● **RECORDS**:

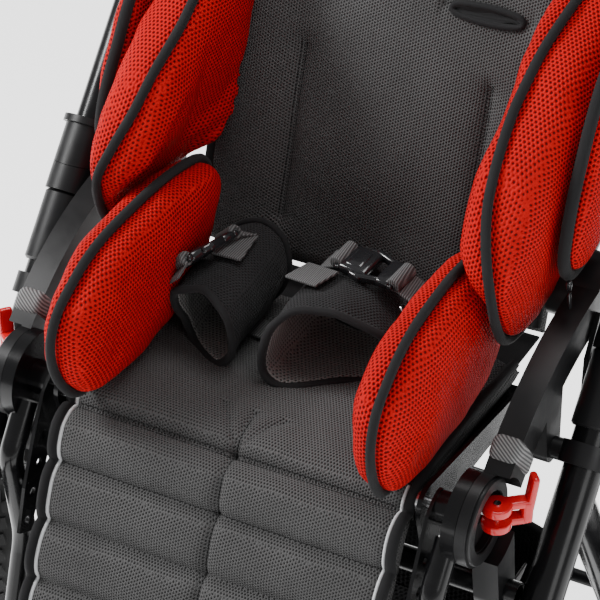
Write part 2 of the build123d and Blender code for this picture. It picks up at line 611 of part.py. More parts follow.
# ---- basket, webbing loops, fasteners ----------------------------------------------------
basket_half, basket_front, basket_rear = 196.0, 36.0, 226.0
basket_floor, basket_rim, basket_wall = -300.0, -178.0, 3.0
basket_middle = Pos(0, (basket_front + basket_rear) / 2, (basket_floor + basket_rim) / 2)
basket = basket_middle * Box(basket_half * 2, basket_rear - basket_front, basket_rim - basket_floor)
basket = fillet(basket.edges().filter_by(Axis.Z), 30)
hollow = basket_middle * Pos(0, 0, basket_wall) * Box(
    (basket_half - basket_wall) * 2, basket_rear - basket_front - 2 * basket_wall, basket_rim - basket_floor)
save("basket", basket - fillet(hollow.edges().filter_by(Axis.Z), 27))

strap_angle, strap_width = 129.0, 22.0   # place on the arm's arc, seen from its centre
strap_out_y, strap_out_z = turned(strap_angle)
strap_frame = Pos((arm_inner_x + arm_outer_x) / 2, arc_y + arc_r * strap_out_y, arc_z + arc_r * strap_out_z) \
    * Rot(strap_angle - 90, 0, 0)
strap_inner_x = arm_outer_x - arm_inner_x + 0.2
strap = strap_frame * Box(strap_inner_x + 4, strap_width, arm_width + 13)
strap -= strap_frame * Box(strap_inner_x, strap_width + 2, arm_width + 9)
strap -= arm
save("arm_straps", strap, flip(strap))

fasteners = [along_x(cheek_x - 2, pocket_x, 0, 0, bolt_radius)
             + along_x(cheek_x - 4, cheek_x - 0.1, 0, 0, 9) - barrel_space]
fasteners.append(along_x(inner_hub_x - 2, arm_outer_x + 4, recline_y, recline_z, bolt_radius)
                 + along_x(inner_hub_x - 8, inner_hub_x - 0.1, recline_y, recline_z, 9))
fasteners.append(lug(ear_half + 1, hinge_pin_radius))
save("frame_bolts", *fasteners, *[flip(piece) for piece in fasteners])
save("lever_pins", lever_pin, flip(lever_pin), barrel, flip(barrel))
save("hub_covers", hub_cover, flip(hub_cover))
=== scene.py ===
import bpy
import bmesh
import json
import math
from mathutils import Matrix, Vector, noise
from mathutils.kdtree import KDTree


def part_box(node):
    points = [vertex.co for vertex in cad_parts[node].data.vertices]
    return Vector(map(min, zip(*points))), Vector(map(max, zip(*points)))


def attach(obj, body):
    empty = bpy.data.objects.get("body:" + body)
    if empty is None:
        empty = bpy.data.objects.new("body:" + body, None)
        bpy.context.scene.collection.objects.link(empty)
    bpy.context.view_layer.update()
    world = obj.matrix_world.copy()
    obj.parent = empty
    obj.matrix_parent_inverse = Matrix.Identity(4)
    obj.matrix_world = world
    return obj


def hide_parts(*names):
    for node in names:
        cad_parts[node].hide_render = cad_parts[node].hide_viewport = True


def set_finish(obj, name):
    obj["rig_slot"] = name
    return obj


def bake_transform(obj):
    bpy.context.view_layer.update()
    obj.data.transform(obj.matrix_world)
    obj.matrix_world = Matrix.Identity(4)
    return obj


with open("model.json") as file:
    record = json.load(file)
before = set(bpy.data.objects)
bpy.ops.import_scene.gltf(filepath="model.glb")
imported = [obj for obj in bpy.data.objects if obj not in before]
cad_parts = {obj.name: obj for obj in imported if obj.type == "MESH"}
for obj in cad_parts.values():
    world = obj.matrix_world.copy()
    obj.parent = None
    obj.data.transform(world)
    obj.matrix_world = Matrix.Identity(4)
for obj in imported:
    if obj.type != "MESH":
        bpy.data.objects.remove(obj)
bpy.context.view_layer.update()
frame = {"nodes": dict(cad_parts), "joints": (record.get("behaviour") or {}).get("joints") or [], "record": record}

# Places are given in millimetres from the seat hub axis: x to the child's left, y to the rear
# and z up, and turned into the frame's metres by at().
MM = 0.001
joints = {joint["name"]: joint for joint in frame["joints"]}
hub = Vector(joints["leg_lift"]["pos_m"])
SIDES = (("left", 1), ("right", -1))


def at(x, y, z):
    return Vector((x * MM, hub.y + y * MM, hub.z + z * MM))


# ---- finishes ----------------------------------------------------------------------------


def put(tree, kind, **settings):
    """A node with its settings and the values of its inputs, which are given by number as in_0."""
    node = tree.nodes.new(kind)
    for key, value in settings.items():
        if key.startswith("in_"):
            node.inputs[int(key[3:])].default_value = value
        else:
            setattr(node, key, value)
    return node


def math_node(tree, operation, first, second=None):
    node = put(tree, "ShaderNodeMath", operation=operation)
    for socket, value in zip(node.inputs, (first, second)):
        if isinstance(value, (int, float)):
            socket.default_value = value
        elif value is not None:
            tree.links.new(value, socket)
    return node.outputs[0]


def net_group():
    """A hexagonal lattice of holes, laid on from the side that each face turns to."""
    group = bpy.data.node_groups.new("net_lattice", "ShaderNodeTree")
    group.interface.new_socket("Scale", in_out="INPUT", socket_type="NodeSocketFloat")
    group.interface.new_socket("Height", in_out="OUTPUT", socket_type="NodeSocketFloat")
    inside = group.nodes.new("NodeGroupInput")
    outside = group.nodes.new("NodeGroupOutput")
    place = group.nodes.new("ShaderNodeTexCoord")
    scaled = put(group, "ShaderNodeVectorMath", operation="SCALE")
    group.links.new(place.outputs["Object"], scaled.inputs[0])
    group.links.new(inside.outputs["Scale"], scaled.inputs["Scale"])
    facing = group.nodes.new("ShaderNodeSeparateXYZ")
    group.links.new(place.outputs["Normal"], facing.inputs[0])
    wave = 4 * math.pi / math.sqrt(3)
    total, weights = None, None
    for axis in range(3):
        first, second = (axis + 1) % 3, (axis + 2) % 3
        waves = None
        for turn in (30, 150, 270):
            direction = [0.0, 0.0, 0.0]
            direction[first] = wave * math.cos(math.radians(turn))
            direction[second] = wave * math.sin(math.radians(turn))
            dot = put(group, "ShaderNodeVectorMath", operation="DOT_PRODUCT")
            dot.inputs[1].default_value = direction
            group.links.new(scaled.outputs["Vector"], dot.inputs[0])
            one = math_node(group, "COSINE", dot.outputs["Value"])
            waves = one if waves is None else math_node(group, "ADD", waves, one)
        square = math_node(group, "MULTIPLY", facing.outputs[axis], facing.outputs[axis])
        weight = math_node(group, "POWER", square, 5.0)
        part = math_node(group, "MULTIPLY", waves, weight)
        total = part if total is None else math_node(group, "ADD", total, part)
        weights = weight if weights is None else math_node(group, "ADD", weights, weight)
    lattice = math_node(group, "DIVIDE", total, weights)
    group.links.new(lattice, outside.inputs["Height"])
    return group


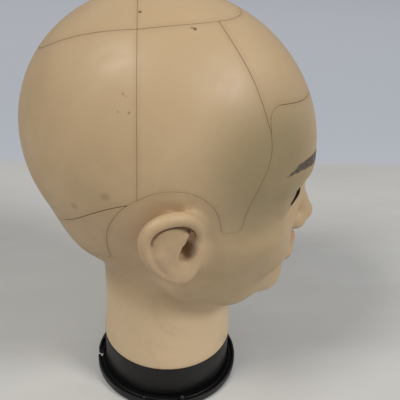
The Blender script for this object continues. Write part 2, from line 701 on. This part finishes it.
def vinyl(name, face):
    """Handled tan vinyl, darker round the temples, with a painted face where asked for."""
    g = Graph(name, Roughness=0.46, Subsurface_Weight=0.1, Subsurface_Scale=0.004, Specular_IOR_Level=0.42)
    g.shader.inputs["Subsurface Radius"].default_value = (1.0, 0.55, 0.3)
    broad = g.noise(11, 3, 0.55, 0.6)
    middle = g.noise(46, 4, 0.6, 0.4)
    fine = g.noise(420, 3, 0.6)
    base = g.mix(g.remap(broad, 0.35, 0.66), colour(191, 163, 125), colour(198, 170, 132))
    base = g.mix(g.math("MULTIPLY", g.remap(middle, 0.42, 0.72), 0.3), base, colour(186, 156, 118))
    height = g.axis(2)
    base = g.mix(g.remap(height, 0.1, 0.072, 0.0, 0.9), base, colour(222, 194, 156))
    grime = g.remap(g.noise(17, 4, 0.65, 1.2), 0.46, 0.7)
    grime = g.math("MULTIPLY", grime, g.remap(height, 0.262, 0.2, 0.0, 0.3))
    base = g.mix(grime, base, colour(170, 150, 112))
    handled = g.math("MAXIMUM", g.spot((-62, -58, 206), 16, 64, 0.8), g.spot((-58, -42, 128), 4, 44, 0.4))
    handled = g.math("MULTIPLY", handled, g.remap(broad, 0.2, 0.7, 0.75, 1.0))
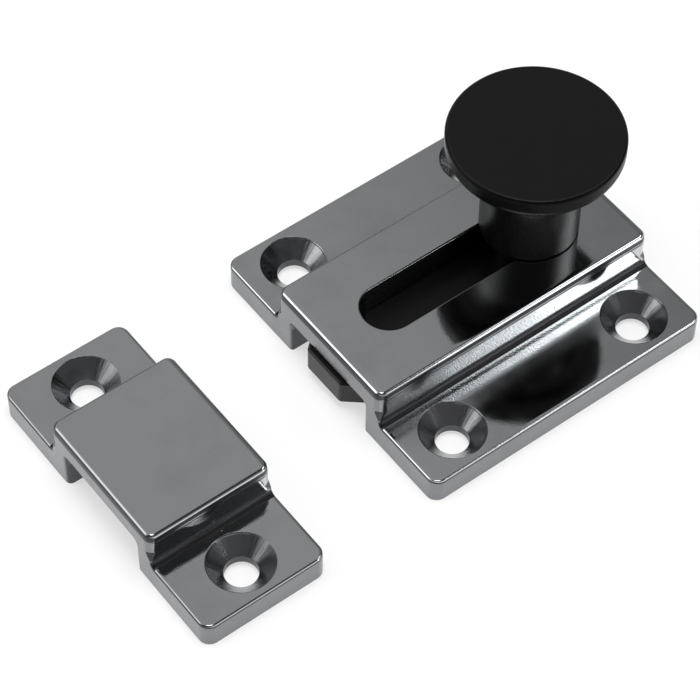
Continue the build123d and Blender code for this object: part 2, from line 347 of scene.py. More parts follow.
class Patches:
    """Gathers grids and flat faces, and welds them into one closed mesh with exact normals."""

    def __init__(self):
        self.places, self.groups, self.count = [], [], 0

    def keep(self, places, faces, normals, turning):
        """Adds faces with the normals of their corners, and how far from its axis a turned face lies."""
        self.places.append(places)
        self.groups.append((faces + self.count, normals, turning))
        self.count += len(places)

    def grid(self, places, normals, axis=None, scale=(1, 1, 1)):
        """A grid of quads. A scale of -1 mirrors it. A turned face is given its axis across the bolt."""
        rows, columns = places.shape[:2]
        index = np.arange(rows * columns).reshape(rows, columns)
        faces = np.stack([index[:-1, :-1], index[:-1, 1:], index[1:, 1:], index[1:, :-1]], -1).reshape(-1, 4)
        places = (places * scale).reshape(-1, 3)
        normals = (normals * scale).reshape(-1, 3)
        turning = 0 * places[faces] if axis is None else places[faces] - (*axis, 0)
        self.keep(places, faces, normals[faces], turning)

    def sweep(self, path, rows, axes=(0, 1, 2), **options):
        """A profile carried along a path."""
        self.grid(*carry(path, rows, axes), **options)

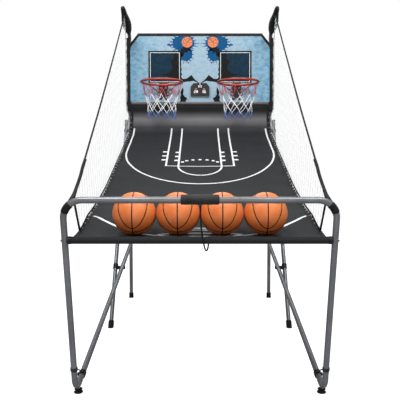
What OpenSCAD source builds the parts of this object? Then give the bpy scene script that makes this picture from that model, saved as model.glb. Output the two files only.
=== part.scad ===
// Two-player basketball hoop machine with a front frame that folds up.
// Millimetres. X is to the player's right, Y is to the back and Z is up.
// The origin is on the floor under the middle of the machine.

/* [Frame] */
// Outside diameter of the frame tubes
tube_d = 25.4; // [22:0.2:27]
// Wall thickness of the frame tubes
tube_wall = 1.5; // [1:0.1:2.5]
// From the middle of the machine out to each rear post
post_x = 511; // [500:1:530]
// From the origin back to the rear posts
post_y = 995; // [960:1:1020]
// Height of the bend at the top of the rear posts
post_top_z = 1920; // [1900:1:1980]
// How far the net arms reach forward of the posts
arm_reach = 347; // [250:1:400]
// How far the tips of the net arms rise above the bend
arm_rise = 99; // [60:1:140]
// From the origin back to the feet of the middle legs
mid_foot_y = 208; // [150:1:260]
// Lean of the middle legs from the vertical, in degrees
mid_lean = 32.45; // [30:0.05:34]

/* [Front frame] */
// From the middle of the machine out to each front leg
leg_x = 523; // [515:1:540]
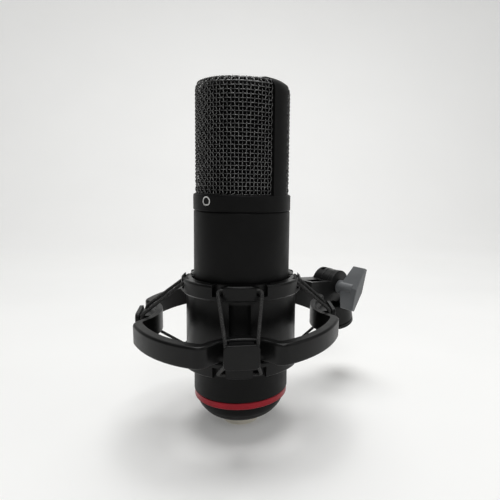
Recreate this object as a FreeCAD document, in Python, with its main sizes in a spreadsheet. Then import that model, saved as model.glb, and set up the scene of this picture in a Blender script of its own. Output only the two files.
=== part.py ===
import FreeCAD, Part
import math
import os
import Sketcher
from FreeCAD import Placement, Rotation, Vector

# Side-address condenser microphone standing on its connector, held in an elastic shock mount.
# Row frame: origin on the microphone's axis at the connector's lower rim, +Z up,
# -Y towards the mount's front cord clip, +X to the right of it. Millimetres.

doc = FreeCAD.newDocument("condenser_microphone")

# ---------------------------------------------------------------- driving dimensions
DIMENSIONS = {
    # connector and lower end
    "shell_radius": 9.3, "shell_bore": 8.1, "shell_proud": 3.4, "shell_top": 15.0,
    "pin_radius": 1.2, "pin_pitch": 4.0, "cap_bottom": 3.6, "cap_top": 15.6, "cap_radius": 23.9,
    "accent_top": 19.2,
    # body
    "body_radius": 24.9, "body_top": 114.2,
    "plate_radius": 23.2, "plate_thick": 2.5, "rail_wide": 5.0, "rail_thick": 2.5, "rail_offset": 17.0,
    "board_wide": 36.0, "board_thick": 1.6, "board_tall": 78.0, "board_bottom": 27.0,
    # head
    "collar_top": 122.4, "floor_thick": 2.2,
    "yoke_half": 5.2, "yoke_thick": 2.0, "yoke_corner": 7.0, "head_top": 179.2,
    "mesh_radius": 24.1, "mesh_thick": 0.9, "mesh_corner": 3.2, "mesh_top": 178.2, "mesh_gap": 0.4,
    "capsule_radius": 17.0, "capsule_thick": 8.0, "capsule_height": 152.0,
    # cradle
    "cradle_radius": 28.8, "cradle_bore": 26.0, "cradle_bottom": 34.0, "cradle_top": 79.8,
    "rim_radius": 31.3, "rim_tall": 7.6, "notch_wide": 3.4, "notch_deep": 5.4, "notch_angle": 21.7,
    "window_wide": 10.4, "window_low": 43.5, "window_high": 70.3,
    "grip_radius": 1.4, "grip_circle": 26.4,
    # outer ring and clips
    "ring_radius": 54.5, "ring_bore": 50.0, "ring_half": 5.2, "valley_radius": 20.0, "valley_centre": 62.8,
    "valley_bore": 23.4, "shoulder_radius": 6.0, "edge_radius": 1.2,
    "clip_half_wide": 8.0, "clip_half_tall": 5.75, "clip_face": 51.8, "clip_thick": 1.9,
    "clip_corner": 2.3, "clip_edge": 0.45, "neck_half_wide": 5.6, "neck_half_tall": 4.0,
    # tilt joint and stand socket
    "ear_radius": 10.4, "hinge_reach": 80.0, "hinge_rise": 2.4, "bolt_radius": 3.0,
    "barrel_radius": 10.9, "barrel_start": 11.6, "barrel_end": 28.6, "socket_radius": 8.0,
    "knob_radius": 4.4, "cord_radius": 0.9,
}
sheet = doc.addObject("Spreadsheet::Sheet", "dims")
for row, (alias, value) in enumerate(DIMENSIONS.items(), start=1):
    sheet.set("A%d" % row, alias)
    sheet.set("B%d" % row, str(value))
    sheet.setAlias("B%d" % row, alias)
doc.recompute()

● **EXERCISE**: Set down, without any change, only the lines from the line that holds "What OpenSCAD source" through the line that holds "of the machine.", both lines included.

● **SOLUTION FOR THIS TASK**:
What OpenSCAD source builds the parts of this object? Then give the bpy scene script that makes this picture from that model, saved as model.glb. Output the two files only.
=== part.scad ===
// Two-player basketball hoop machine with a front frame that folds up.
// Millimetres. X is to the player's right, Y is to the back and Z is up.
// The origin is on the floor under the middle of the machine.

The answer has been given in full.